We got off the train and headed forward toward the exit.
When we entered the lobby, my phone vibrated. Win sent the following text:
BRING TERESE TO THE PENTHOUSE. THEN GO TO ROOM 118.
ALONE.
The two seconds later, Win added:
PLEASE REFRAIN FROM TEXTING BACK SOME WITTY ALBEIT HOMOPHOBIC COMEBACK VIS-À-VIS THE “ALONE” COMMENT.
Win was the only person I knew who was more verbose in texts than in person. I took Terese up to the penthouse. There was a laptop with Internet access. I pointed to it. “Maybe you can start digging into this Save the Angels charity.”
“Where are you going?” she asked.
“Downstairs. Win wants to talk to me.”
“I can’t go?”
“He said alone.”
“I’m not really sure I like that idea,” Terese said.
“Neither am I, but I find it’s better not to question him.”
“How crazy is he?”
“Win is sane. He is just overly rational. He sees things in black and white.” Then I added: “He tends to be more of an ends-justify-means sort of guy.”
“His means can be pretty extreme,” she said.
“Yes.”
“I remember that from when I helped you find that donor.”
I said nothing.
“Win isn’t trying to spare my feelings, is he?”
“Win and sparing a woman’s feelings,” I said, making a scale with my hands. “I don’t think that’s a factor.”
“You better go.”
“Yep.”
“Will you tell me what happens?”
“Probably not. If Win wants to keep something from you, it’s for the best.
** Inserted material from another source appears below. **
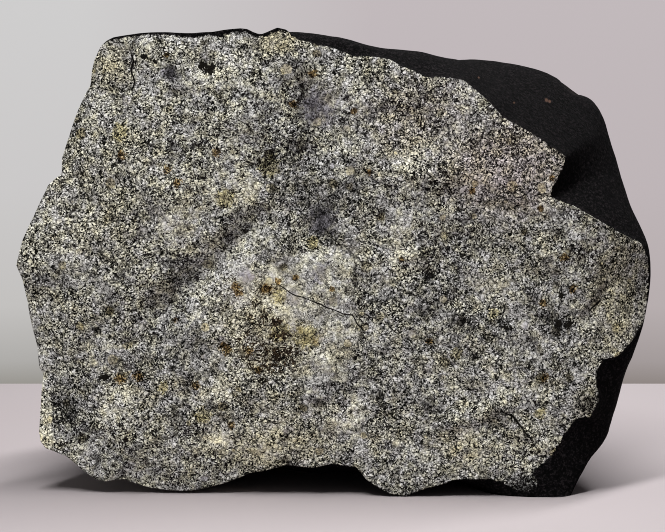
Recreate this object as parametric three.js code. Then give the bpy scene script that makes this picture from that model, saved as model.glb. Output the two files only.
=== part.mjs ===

You have to trust that, I guess.”
She nodded and stood. “I’m going to wash up and then hit the Internet.”
“Okay.”
She started for the bedroom. I reached for the door to the corridor.
“Myron?”
I turned toward her. She stood facing me full. She was beautiful and vulnerable and strong and she stood like she was readying to take a blow and I wanted to jump in the way and protect her.
“What?” I asked.
“I love you,” Terese said.
She said it just like that. Facing me full, beautiful and vulnerable and strong. Something in my chest rose and took flight. I stood there, frozen, the gift of speech temporarily taken away from me.